Entries provided —
· · · · ·
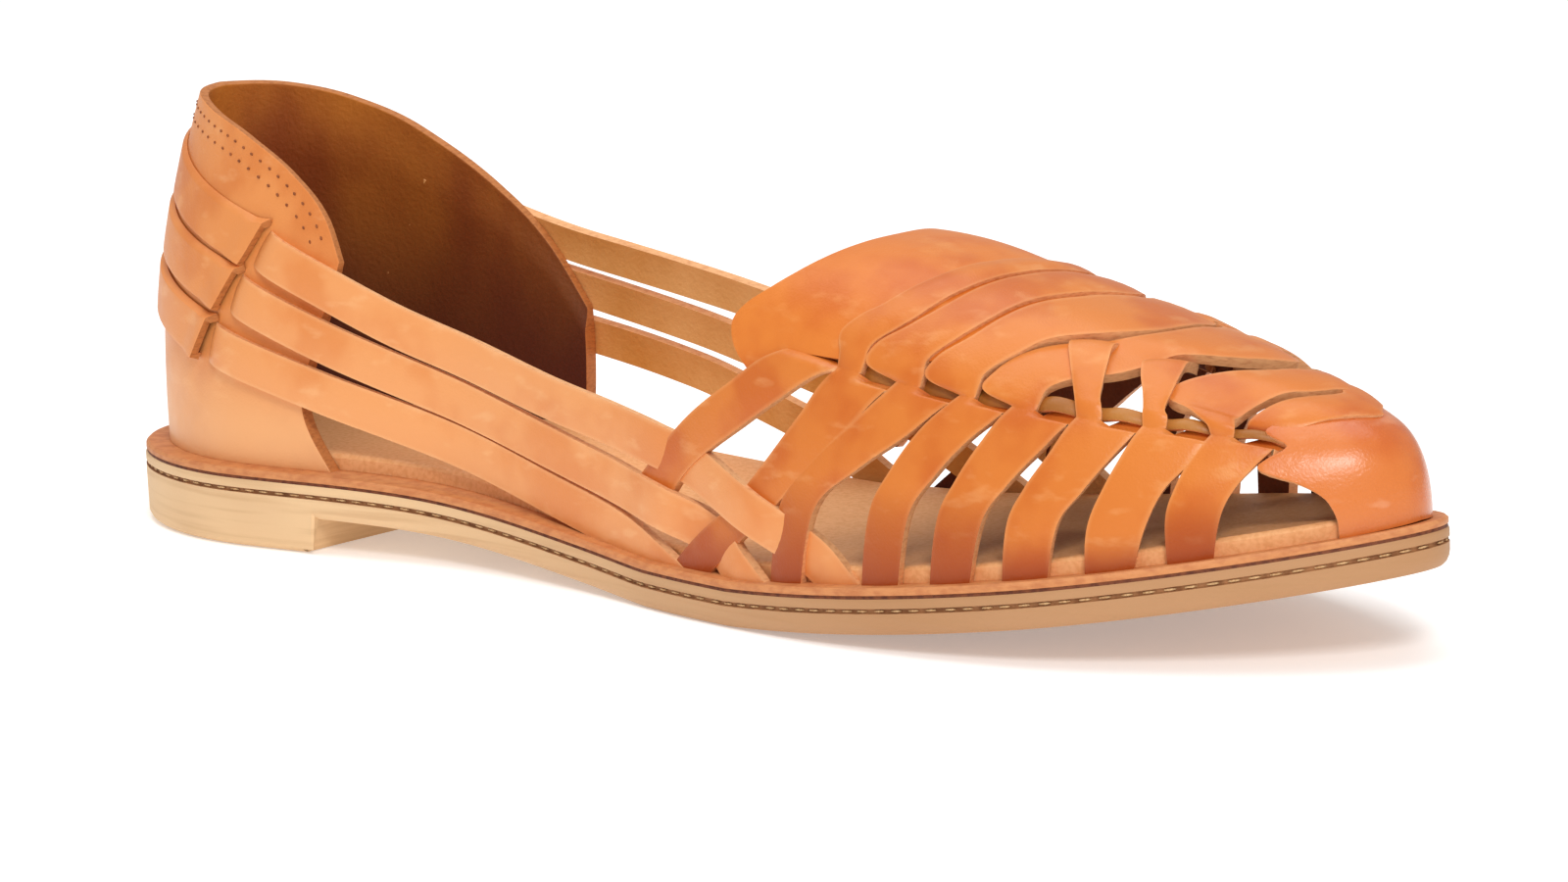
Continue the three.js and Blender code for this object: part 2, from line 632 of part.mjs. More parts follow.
· · · · ·
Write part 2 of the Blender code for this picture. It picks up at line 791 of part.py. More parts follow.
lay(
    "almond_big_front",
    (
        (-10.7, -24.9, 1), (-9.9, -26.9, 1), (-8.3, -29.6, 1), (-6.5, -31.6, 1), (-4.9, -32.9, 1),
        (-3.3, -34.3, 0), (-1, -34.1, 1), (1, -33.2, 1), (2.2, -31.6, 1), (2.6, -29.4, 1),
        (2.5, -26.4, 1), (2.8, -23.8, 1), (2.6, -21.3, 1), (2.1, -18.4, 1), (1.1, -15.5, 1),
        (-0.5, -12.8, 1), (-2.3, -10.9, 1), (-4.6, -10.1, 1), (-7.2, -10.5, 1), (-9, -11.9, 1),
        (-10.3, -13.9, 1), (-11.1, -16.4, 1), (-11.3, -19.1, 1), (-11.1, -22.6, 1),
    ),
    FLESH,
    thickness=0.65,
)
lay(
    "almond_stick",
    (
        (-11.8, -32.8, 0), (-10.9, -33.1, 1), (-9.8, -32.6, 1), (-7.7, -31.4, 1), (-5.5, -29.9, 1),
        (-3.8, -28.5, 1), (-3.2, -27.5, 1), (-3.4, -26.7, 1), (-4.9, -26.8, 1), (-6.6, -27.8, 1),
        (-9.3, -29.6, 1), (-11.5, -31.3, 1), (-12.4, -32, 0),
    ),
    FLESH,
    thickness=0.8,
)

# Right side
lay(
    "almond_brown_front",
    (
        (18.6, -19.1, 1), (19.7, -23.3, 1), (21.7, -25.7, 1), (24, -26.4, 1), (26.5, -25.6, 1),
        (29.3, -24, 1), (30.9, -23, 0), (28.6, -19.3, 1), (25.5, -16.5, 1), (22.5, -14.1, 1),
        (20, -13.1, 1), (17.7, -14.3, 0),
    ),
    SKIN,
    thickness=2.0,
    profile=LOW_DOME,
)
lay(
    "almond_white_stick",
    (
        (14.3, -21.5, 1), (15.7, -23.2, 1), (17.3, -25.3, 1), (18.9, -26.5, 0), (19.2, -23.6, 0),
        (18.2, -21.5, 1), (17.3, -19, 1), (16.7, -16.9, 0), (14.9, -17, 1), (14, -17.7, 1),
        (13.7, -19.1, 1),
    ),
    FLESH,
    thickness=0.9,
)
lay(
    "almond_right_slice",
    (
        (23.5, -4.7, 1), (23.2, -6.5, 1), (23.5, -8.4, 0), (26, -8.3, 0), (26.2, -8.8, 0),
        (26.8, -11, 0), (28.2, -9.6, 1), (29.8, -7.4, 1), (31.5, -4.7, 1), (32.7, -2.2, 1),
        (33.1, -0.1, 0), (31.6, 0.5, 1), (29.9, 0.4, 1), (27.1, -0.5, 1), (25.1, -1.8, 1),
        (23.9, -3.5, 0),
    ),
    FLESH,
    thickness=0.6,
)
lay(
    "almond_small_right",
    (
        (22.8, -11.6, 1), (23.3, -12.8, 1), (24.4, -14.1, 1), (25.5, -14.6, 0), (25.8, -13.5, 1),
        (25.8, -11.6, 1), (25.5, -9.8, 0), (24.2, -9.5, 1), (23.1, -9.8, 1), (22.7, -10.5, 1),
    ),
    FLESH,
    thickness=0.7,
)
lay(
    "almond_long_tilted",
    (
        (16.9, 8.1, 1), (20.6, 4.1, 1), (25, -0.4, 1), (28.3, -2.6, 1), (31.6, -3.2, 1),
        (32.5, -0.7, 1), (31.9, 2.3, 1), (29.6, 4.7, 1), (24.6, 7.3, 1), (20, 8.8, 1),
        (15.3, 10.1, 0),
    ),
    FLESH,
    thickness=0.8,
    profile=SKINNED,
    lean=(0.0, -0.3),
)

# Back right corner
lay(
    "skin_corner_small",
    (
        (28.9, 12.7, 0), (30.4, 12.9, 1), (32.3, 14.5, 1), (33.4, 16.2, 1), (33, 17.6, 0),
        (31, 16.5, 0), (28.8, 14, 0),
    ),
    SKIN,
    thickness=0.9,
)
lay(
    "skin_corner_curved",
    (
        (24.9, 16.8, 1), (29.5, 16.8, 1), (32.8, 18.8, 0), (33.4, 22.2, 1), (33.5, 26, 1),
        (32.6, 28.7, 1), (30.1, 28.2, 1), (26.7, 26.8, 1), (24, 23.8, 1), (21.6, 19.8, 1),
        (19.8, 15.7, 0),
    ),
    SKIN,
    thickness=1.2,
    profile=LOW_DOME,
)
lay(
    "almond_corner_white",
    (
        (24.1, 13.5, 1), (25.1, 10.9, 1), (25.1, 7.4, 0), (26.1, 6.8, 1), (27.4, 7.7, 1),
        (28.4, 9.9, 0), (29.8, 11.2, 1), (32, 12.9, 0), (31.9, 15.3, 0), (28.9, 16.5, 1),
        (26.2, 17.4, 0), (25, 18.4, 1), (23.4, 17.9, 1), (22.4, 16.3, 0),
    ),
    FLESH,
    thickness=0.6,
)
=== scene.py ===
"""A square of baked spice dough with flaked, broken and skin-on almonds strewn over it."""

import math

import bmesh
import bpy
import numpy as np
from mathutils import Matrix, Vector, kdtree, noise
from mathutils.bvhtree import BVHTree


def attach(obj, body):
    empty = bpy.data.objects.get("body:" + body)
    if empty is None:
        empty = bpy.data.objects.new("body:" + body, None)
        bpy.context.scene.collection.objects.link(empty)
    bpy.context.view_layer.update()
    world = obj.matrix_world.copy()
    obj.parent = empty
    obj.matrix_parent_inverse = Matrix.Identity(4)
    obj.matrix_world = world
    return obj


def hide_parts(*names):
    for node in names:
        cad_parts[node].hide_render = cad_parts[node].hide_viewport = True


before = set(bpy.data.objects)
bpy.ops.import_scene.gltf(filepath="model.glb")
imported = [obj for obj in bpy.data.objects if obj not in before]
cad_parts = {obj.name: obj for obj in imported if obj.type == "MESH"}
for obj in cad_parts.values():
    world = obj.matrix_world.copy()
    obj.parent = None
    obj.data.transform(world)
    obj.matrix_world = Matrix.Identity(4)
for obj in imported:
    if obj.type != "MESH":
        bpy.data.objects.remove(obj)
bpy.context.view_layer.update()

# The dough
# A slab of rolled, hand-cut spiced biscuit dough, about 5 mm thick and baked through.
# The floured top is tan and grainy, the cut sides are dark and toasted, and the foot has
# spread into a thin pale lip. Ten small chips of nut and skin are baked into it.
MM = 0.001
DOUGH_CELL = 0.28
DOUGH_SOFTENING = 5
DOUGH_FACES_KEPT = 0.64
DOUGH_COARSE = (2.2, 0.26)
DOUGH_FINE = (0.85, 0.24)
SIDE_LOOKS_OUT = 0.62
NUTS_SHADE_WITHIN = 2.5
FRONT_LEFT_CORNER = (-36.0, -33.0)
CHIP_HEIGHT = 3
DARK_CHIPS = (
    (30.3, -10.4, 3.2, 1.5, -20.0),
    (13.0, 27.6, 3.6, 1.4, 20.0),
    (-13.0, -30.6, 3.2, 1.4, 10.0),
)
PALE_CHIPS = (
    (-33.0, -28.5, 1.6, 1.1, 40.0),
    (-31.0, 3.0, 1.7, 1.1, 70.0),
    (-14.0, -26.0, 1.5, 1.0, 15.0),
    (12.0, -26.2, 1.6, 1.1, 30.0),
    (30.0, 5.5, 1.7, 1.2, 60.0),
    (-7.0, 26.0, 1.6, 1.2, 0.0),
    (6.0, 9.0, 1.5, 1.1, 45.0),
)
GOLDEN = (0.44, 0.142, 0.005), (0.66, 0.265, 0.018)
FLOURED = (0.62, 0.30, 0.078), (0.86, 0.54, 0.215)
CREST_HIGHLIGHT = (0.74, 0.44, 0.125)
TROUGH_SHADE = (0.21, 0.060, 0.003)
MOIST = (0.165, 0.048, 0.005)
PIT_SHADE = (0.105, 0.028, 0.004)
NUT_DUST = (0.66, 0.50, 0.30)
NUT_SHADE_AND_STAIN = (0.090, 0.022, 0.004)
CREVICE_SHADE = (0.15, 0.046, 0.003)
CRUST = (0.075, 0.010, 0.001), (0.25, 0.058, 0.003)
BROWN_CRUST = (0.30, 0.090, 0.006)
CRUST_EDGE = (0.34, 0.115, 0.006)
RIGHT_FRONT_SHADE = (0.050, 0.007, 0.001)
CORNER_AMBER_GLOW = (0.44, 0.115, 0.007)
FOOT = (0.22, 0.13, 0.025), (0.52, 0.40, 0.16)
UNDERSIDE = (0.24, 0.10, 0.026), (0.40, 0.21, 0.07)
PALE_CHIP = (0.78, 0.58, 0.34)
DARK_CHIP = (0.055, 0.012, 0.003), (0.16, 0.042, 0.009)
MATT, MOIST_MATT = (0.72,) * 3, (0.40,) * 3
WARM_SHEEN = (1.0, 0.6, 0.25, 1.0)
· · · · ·
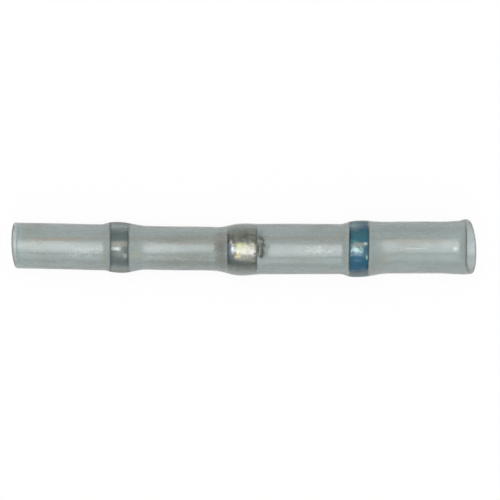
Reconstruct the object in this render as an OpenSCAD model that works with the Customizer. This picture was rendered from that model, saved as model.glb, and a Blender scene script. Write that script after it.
· · · · ·
Aim of the exercise —
Transcribe, exactly and without additions, the lines of the records above, beginning with the line that contains "# Back right corner" and ending with the line that contains "bpy.data.objects.remove(obj)", both included.

The output —
# Back right corner
lay(
    "skin_corner_small",
    (
        (28.9, 12.7, 0), (30.4, 12.9, 1), (32.3, 14.5, 1), (33.4, 16.2, 1), (33, 17.6, 0),
        (31, 16.5, 0), (28.8, 14, 0),
    ),
    SKIN,
    thickness=0.9,
)
lay(
    "skin_corner_curved",
    (
        (24.9, 16.8, 1), (29.5, 16.8, 1), (32.8, 18.8, 0), (33.4, 22.2, 1), (33.5, 26, 1),
        (32.6, 28.7, 1), (30.1, 28.2, 1), (26.7, 26.8, 1), (24, 23.8, 1), (21.6, 19.8, 1),
        (19.8, 15.7, 0),
    ),
    SKIN,
    thickness=1.2,
    profile=LOW_DOME,
)
lay(
    "almond_corner_white",
    (
        (24.1, 13.5, 1), (25.1, 10.9, 1), (25.1, 7.4, 0), (26.1, 6.8, 1), (27.4, 7.7, 1),
        (28.4, 9.9, 0), (29.8, 11.2, 1), (32, 12.9, 0), (31.9, 15.3, 0), (28.9, 16.5, 1),
        (26.2, 17.4, 0), (25, 18.4, 1), (23.4, 17.9, 1), (22.4, 16.3, 0),
    ),
    FLESH,
    thickness=0.6,
)
=== scene.py ===
"""A square of baked spice dough with flaked, broken and skin-on almonds strewn over it."""

import math

import bmesh
import bpy
import numpy as np
from mathutils import Matrix, Vector, kdtree, noise
from mathutils.bvhtree import BVHTree


def attach(obj, body):
    empty = bpy.data.objects.get("body:" + body)
    if empty is None:
        empty = bpy.data.objects.new("body:" + body, None)
        bpy.context.scene.collection.objects.link(empty)
    bpy.context.view_layer.update()
    world = obj.matrix_world.copy()
    obj.parent = empty
    obj.matrix_parent_inverse = Matrix.Identity(4)
    obj.matrix_world = world
    return obj


def hide_parts(*names):
    for node in names:
        cad_parts[node].hide_render = cad_parts[node].hide_viewport = True


before = set(bpy.data.objects)
bpy.ops.import_scene.gltf(filepath="model.glb")
imported = [obj for obj in bpy.data.objects if obj not in before]
cad_parts = {obj.name: obj for obj in imported if obj.type == "MESH"}
for obj in cad_parts.values():
    world = obj.matrix_world.copy()
    obj.parent = None
    obj.data.transform(world)
    obj.matrix_world = Matrix.Identity(4)
for obj in imported:
    if obj.type != "MESH":
        bpy.data.objects.remove(obj)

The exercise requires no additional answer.